Black-striped woodcreeper
Black-throated blue warbler
Chipping sparrow

Would you simply remove the -ed, -ing, and -er in the names, and have it be something like this in Chinese?

Black belly whistle duck
Black cap warble finch
Black stripe wood creep
Black throat blue warble
Chip sparrow

Or how does it typically work for these long-adjective noun phrases?

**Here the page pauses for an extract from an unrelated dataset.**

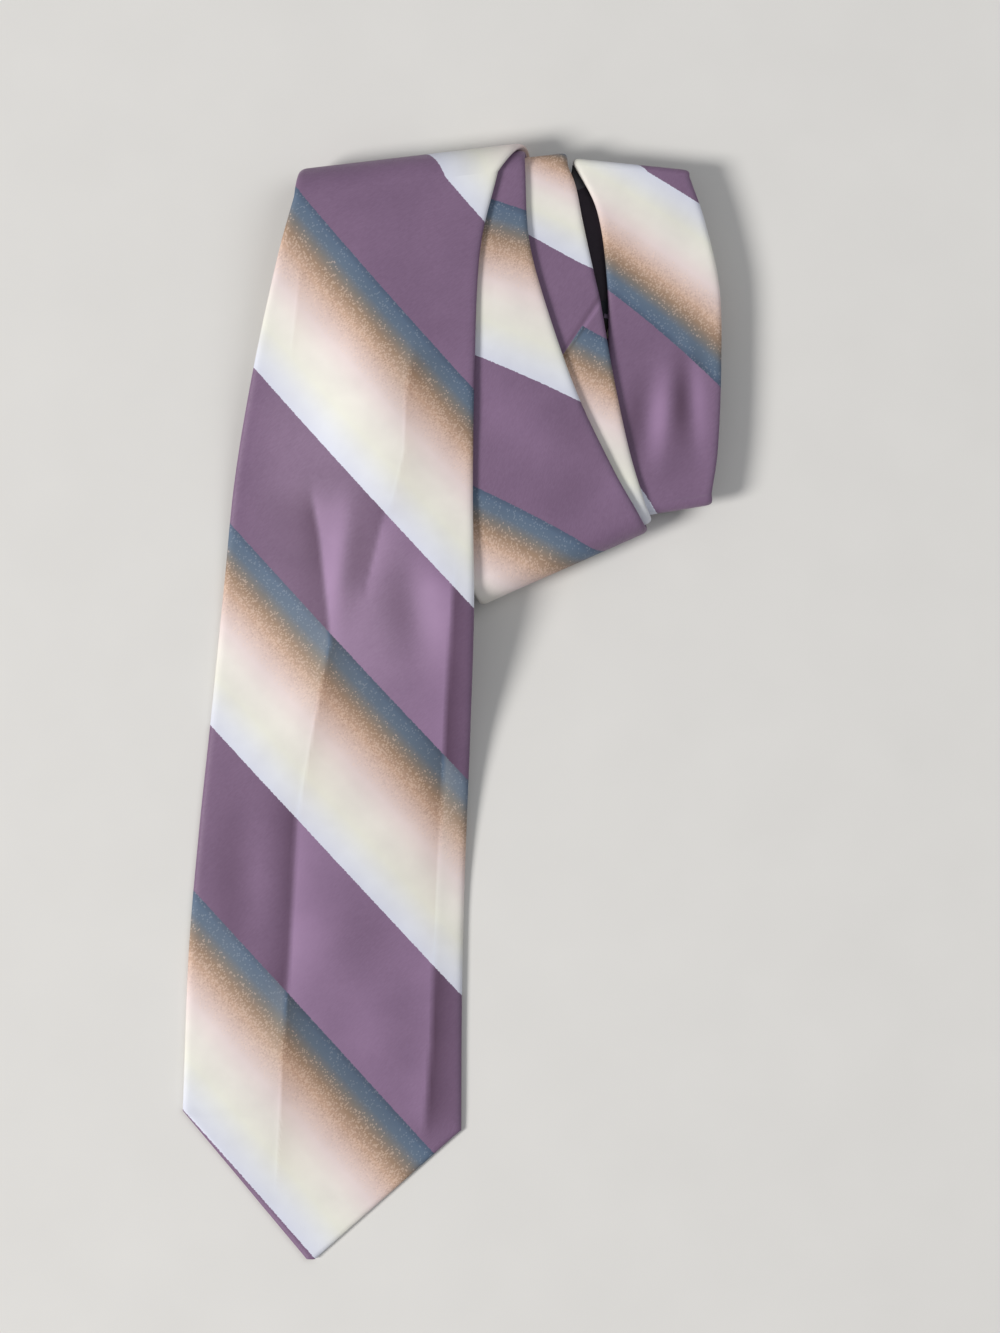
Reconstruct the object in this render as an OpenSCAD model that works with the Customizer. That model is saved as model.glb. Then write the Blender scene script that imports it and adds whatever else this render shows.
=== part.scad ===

For the first one, google translate gives "黑腹口哨鸭 Hēi fù kǒushào yā", which is basically like I wrote "black belly whistle duck". But what about the -ed and -ing? It kind of gives more information than without, so not sure what happens to that stuff in Chinese.

  • 3
    "It kind of gives more information than without" - what information are you thinking about in this particular case? It's a duck with a black belly that whistles, which is quite clear in English even without the suffix. Chinese is a highly analytic language, it does not use inflections. While I can see that being inconvenient in some context, in your particular example I fail to see any difficulty in translation. Again, please do not try to establish one-to-one correspondence between grammatical rules, that's not how languages work.
    – EEQ
    Commented Oct 26, 2022 at 5:03
  • 2
    A bit of a tangent but, whistling ducks as a genus does not have a 1:1 translation with English. In Chinese they are called 树鸭, tree ducks. A majority of species are more likely to have their own native terms rather than translated in loans.
    – Mou某
    Commented Oct 26, 2022 at 13:18

1 Answer 1


-ed and -ing have no counterparts in Chinese, we use helper words to indicate past tense and progressive.

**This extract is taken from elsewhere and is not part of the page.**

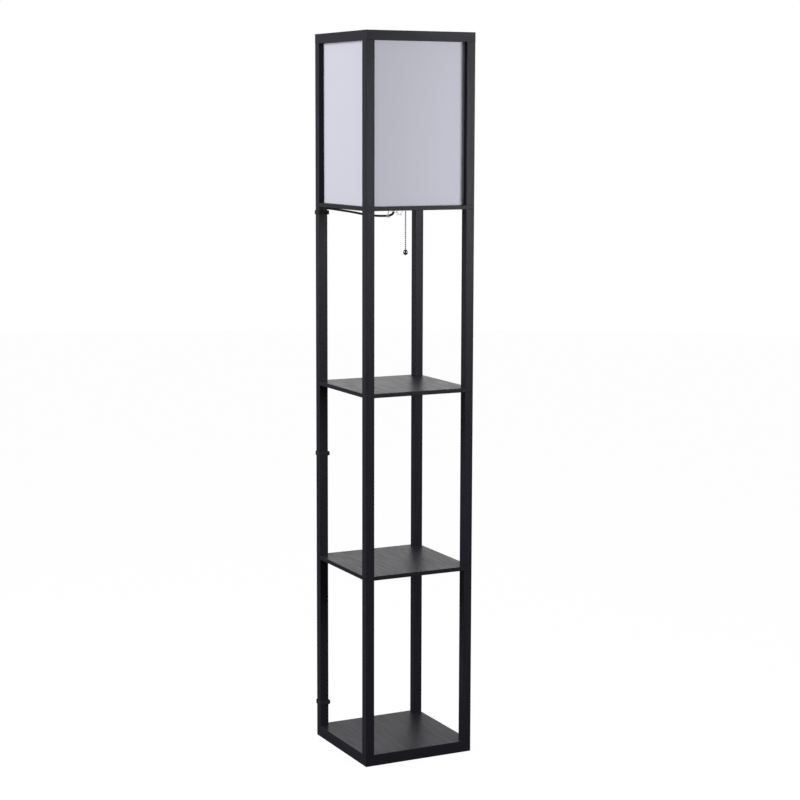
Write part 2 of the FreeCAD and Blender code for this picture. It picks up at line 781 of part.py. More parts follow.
# The route of the free cord, from the middle of the lamp shelf to the hank behind the base: down out of
# the bush, through the clear clip, along under the shelf, round the rear left post and down its back.
CORD_ROUTE = [
    (0, 0, 1210),
    (0, 0, 1201),
    (-6.5, 6.5, 1195.9),
    (-16.8, 15.6, 1195),
    (-30.5, 30, 1194.9),
    (-51.8, 51.2, 1198.2),
    (-65, 64.5, 1201.6),
    (-80, 79.6, 1204.6),
    (-97, 99, 1207.6),
    (-105.2, 114, 1209),
    (-106.8, 126, 1209.2),
    (-109, 134.6, 1206.9),
    (-114.8, 136.9, 1201),
    (-118.1, 135.2, 1189.2),
    (-120.2, 133.6, 1172),
    (-119.6, 133.1, 1142),
    (-118.9, 133.6, 1092),
    (-120.3, 134.2, 1022),
    (-121.0, 133.5, 951),
    (-119.9, 133.0, 879),
    (-118.7, 133.6, 806),
    (-119.4, 134.1, 735),
    (-120.4, 133.3, 668),
    (-121.3, 132.9, 598),
    (-119.5, 134.2, 526),
    (-118.6, 134.3, 455),
    (-119.5, 133.5, 384),
    (-121.0, 133.1, 313),
    (-121.2, 133.7, 243),
    (-119.9, 134.0, 174),
    (-119.2, 133.2, 112),
    (-120.2, 133.4, 64),
    (-119.6, 134.0, 34),
    (-111.5, 134.6, 11.5),
    (-93, 134.8, 2.9),
    (-77, 135.9, 2.9),
]
ARC_SHARE = 0.45
CORD_FLATS = 6


def rounded_path(points):
    """Straight runs joined by tangent arcs, each as large as its runs allow, and the arcs' radii."""
    edges, radii, start = [], [], points[0]
    for before, corner, after in zip(points, points[1:], points[2:]):
        one, two = (before - corner), (after - corner)
        reach = ARC_SHARE * min(one.Length, two.Length)
        one.normalize()
        two.normalize()
        turn = math.pi - one.getAngle(two)
        radius = reach / math.tan(turn / 2)
        first, last = corner + one * reach, corner + two * reach
        inward = (one + two).normalize()
        middle = corner + inward * (radius / math.cos(turn / 2) - radius)
        edges += [Part.LineSegment(start, first).toShape(), Part.Arc(first, middle, last).toShape()]
        radii.append(radius)
        start = last
    edges.append(Part.LineSegment(start, points[-1]).toShape())
    return Part.Wire(edges), radii


def cord_tube(path, radius):
    """The cord swept along a path, with flats in place of its round."""
    first = path.Edges[0]
    start = first.valueAt(first.FirstParameter)
    ring = flat_ring(start, first.tangentAt(first.FirstParameter), radius, CORD_FLATS)
    return path.makePipeShell([closed(ring)], True, False)


def report_tube(name, path, shape, radius):
    section = CORD_FLATS / 2 * math.sin(2 * math.pi / CORD_FLATS) * radius**2
    expected = path.Length * section
    share = shape.Volume / expected
    print(f"{name}: length {path.Length:.0f} mm, volume {share:.4f} of section times length")


cord_radius = value("cord / 2")
hank_middle = Vector(value("hank_side"), value("hank_behind"), 0)
hank_start = hank_middle + Vector(-value("hank_half"), -value("hank_fold"), value("hank_low"))
route = [Vector(*point) for point in CORD_ROUTE] + [hank_start]
cord_path, cord_radii = rounded_path(route)
print("cord arc radii:", " ".join(f"{radius:.0f}" for radius in cord_radii))
cord = doc.addObject("Part::Feature", "cord")
cord.Shape = cord_tube(cord_path, cord_radius)
report_tube("cord", cord_path, cord.Shape, cord_radius)
finish(cord, "cord")


# ---------------------------------------------------------------- hank, tie and plug


def arc_from(start, direction, end):
    """The arc that leaves start along direction and reaches end, or a line where they are in line."""
    chord = end - start
    away = direction.getAngle(chord)
    if away < 1e-6:
        return Part.LineSegment(start, end).toShape()
    side = direction - chord * (direction.dot(chord) / chord.dot(chord))
    rise = chord.Length / 2 * math.tan(away / 2)
    return Part.Arc(start, (start + end) / 2 + side.normalize() * rise, end).toShape()


def biarc(start, start_way, end, end_way):
    """Two arcs that meet smoothly, from start along start_way to end along end_way."""
    gap, ways = end - start, start_way + end_way
    spread = 2 * (1 - start_way.dot(end_way))
    if spread < 1e-9:
        reach = gap.dot(gap) / (4 * gap.dot(end_way))
    else:
        along = gap.dot(ways)
        reach = (-along + math.sqrt(along**2 + spread * gap.dot(gap))) / spread
    middle = (start + end + (start_way - end_way) * reach) / 2
    return [arc_from(start, start_way, middle), arc_from(end, end_way * -1, middle)]


def hank_stations():
    """Places and ways along the hank: flat loops drawn in at the waist, each climbing along its far run."""
    half, fold, waist, step = (value("hank_" + word) for word in ("half", "fold", "waist", "step"))
    low = value("hank_low")
    right, left = Vector(1, 0, 0), Vector(-1, 0, 0)
    back, front = Vector(0, 1, 0), Vector(0, -1, 0)
    stations = []
    for layer in range(2):
        z = low + layer * step
        stations += [
            (Vector(-half, -fold, z), right),
            (Vector(0, -waist, z), right),
            (Vector(half, -fold, z), right),
        ]
        if layer == 0:
            stations += [
                (Vector(half + fold, 0, z), back),
                (Vector(half, fold, z), left),
                (Vector(0, waist, z + step / 2), left),
                (Vector(-half, fold, z + step), left),
                (Vector(-half - fold, 0, z + step), front),
            ]
    return [(hank_middle + place_at, way) for place_at, way in stations]


# The end of the cord passes over the lower fold before it comes down to the plug.
over_fold = Vector(value("end_out"), -value("end_in"), value("hank_low + hank_step"))
plug_back = hank_middle + Vector(value("plug_out"), -value("plug_in"), value("plug_thick / 2"))
stations = hank_stations()
stations.append((hank_middle + over_fold, ALONG_X))
stations.append((plug_back - Vector(value("cord"), 0, 0), ALONG_X))
hank_edges = []
for (start, start_way), (end, end_way) in zip(stations, stations[1:]):
    hank_edges += biarc(start, start_way, end, end_way)
hank_edges.append(Part.LineSegment(stations[-1][0], plug_back).toShape())
hank_path = Part.Wire(Part.__sortEdges__(hank_edges))
hank = doc.addObject("Part::Feature", "cord_hank")
hank.Shape = cord_tube(hank_path, cord_radius)
report_tube("cord_hank", hank_path, hank.Shape, cord_radius)
finish(hank, "cord_hank")


def least_gap(path, wide):
    """The smallest space between the tube and itself, measured on points along its line."""
    spacing = 1.5
    points = path.discretize(Distance=spacing)
    apart = int(3 * wide / spacing)
    least = min(
        (one - two).Length
        for number, one in enumerate(points)
        for two in points[number + apart :]
    )
    return least - wide


print(f"cord_hank: least gap to itself {least_gap(hank_path, value('cord')):.2f} mm")

# The corner style of makeOffset2D that keeps corners sharp.
SHARP_CORNERS = 2


def band(inside, thick, wide):
    """A soft band of even thickness, closed round the corners of its inside."""
    inner_wire = closed(inside)
    outer_wire = inner_wire.makeOffset2D(thick, SHARP_CORNERS)
    face = Part.Face([outer_wire, inner_wire])
    face.validate()
    return face.extrude(wide)


# The tie is a soft band closed round the waist of the hank.
tie_high = value("hank_low + hank_step + cord / 2 + tie_gap")
tie_low = value("hank_low - cord / 2 - tie_gap")
tie_half = value("hank_waist + cord / 2 + tie_gap")
tie_inside = [Vector(0, -tie_half, tie_low), Vector(0, tie_half, tie_low), Vector(0, tie_half, tie_high)]
tie_inside.append(Vector(0, -tie_half, tie_high))
tie = doc.addObject("Part::Feature", "hank_tie")
tie.Shape = band(tie_inside, value("tie_thick"), Vector(value("tie_wide"), 0, 0))
tie.Placement = Placement(hank_middle - Vector(value("tie_wide") / 2, 0, 0), Rotation())
finish(tie, "hank_tie")

# Two-pin plug, lying flat: a waisted moulded body and a tapering neck over the cord's end. Its sections are
# distance along, width and thickness, each with its corners cut off.
plug_body = doc.addObject("Part::Feature", "plug")
PLUG_SECTIONS = ((0, 7, 7), (14, 9.5, 8.5), (17, 14.5, 11), (26, 15, 11), (40, 18, 12))
NICK_SHARE = 0.28
rings = []
for along, wide, thick in PLUG_SECTIONS:
    nick = NICK_SHARE * min(wide, thick)
    half_wide, half_thick = wide / 2, thick / 2
    corners = []
    for side_x, side_y in ((1, 1), (-1, 1), (-1, -1), (1, -1)):
        pair = [
            Vector(side_x * half_wide, side_y * (half_thick - nick), along),
            Vector(side_x * (half_wide - nick), side_y * half_thick, along),
        ]
        corners += pair if side_x == side_y else pair[::-1]
    rings.append(corners)
plug_body.Shape = skinned(rings)
plug_body.Placement = Placement(plug_back, Rotation(ALONG_Y, 90) * Rotation(ALONG_Z, 90))
finish(plug_body, "plug")

plug_face = plug_back + Vector(value("plug_neck + plug_long"), 0, 0)
pins = []
for side in (-1, 1):
    pin = doc.addObject("Part::Box", f"plug_pin_{'near' if side < 0 else 'far'}")
    bind(pin, Length="pin_long", Width="pin_thick", Height="pin_wide")
    offset = Vector(0, side * value("pin_apart / 2") - value("pin_thick / 2"), -value("pin_wide / 2"))
    pin.Placement = Placement(plug_face + offset, Rotation())
    pins.append(pin)
plug_pins = doc.addObject("Part::Compound", "plug_pins")
plug_pins.Links = pins
finish(plug_pins, "plug_pins")

# ---------------------------------------------------------------- clips and straps

CLIPS = {
    "cord_clip_held": (-9, 9.2, 45, "clip_drop_held"),
    "cord_clip_empty": (17.1, 5.8, 0, "clip_drop_empty"),
}
screws = []
for label, (x, y, turn, drop_words) in CLIPS.items():
    loops = []
    for word, inset in (("outside", "0"), ("inside", "clip_thick")):
        across = f"clip_wide - 2 * {inset}"
        deep = "clip_deep" if word == "outside" else "clip_deep + 2"
        straight = f"{drop_words} - clip_wide / 2 - {inset}"
        bar = doc.addObject("Part::Box", f"{label}_{word}_bar")
        bind(bar, Length=across, Width=deep, Height=straight)
        place(bar, f"0 - ({across}) / 2", f"0 - ({deep}) / 2", f"clip_wide / 2 - {drop_words}")
        bow_foot = f"clip_wide / 2 - {drop_words}"
        bow = rod(f"{label}_{word}_bow", across, deep, "0", f"({deep}) / 2", bow_foot, 90, ALONG_X)
        loops.append(joined(f"{label}_{word}", [bar, bow]))
    clip = cut(label, *loops)
    clip.Placement = Placement(Vector(x, y, value(LAMP_SHELF)), Rotation(ALONG_Z, turn))
    finish(clip, label)
    seat = f"{LAMP_SHELF} - clip_thick"
    middle = (f"0 + {x}", f"0 + {y}")
    thread = flat_rod(f"{label}_thread", "clip_screw", "clip_screw_long", *middle, seat)
    head_foot = f"{seat} - clip_screw_head_tall"
    head = flat_rod(f"{label}_head", "clip_screw_head", "clip_screw_head_tall", *middle, head_foot)
    screws.append(joined(f"{label}_screw", [head, thread]))
clip_screws = doc.addObject("Part::Compound", "clip_screws")
clip_screws.Links = screws
finish(clip_screws, "clip_screws")

# Each strap is one soft band round the rear left post and the cord on its back, with its tail on the inner
# side. Its sizes are its middle height, how far it stands off the post's inner side and how far behind the
# post's middle it goes.
STRAPS = {"upper": (1200.5, 1.6, 20), "middle": (658, -1, 17.8), "lower": (79.5, -1, 17.8)}
half_post = value("post / 2")
nip = value("strap_nip")
straps = []
for name, (height, stand_off, behind) in STRAPS.items():
    side = half_post + stand_off
    loop = [(-half_post, -half_post), (half_post, -half_post), (half_post, half_post)]
    loop += [(side, half_post + nip), (side, behind - nip), (side - nip, behind)]
    loop += [(-nip, behind), (-2 * nip, behind - nip), (-half_post, half_post)]
    inside = [Vector(x, y, 0) for x, y in loop]
    round_post = band(inside, value("strap_thick"), Vector(0, 0, value("strap_tall")))
    tail_size = (value("strap_tail_thick"), value("strap_tail"), value("strap_tall"))
    tail = Part.makeBox(*tail_size, Vector(half_post + value("strap_thick"), -half_post, 0))
    strap = doc.addObject("Part::Feature", f"{name}_strap")
    strap.Shape = round_post.fuse(tail).removeSplitter()
    centre = Vector(-value(POST_OUT), value(POST_OUT), height - value("strap_tall") / 2)
    strap.Placement = Placement(centre, Rotation())
    straps.append(strap)
cord_straps = doc.addObject("Part::Compound", "cord_straps")
cord_straps.Links = straps
finish(cord_straps, "cord_straps")

# ---------------------------------------------------------------- checks and export

doc.recompute()
for thing in doc.Objects:
    if {"Invalid", "Error"} & set(thing.State):
        raise ValueError(f"{thing.Name} failed: {thing.State}")
for piece in finished:
    if piece.Shape.isNull() or not piece.Shape.isValid():
        raise ValueError(f"{piece.Label} has no valid shape")
    if not piece.Shape.Solids:
        raise ValueError(f"{piece.Label} has no solid")
for piece in finished:
    piece.Shape.exportStep(f"parts/{piece.Label}.step")
print(f"{len(finished)} pieces")
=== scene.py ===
import math

import bpy
import numpy as np
from mathutils import Matrix, Vector


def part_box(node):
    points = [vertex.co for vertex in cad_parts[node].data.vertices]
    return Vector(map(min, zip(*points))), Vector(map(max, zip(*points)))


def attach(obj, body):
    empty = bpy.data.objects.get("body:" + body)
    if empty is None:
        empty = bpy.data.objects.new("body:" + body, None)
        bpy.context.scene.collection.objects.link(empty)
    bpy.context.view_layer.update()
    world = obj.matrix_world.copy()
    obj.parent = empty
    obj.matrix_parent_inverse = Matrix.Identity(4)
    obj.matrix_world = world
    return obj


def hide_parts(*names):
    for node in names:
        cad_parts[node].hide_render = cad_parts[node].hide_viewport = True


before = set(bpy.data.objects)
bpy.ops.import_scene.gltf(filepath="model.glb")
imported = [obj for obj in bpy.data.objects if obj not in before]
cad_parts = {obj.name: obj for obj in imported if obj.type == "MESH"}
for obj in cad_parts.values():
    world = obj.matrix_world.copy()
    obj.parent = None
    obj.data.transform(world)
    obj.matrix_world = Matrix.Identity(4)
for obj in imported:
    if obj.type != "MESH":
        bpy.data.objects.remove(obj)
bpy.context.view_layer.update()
mm = 0.001

# ---- camera ----
# The photograph looks a little down on the lamp from the left of its front. These are the
# angles, the distance, the lens and its small shift that put the lamp's corners where the
# photograph has them. The height is that of the point aimed at.
AZIMUTH, ELEVATION, ROLL = (math.radians(angle) for angle in (-26.660, 7.485, 0.142))
DISTANCE, AIM_HEIGHT, AIM_RIGHT = 4.37666, 0.83188, 0.01442

lens = bpy.data.cameras.new("camera")
lens.lens, lens.sensor_width = 88.691, 36
lens.shift_y = -0.0250
camera = bpy.data.objects.new("camera", lens)
bpy.context.scene.collection.objects.link(camera)
turn = Matrix.Rotation(AZIMUTH, 4, "Z") @ Matrix.Rotation(math.pi / 2 - ELEVATION, 4, "X")
turn = turn @ Matrix.Rotation(ROLL, 4, "Z")
aimed = Matrix.Translation((0, 0, AIM_HEIGHT)) @ turn
camera.matrix_world = aimed @ Matrix.Translation((AIM_RIGHT, 0, DISTANCE))
bpy.context.scene.camera = camera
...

Using -ing, -ed, or -er to create adjectives and combining these adjectives with nouns to create compound nouns is also an English thing. Chinese just skip the indicators in names


whistle(n) = 口哨(n)

whistling(v) = 吹着口哨(v)

whistling (adj) + noun = 吹口哨的 + noun

If "whistling duck" is a simple noun phrase made up of an adjective (whistling) and noun (duck) then it would be translated as "吹口哨的鴨" in Chinese

If "whistling duck" is a "specific term" then it must have an official translation that you have to learn and remember. Most likely, we just call it "口哨鴨" or "哨鸭"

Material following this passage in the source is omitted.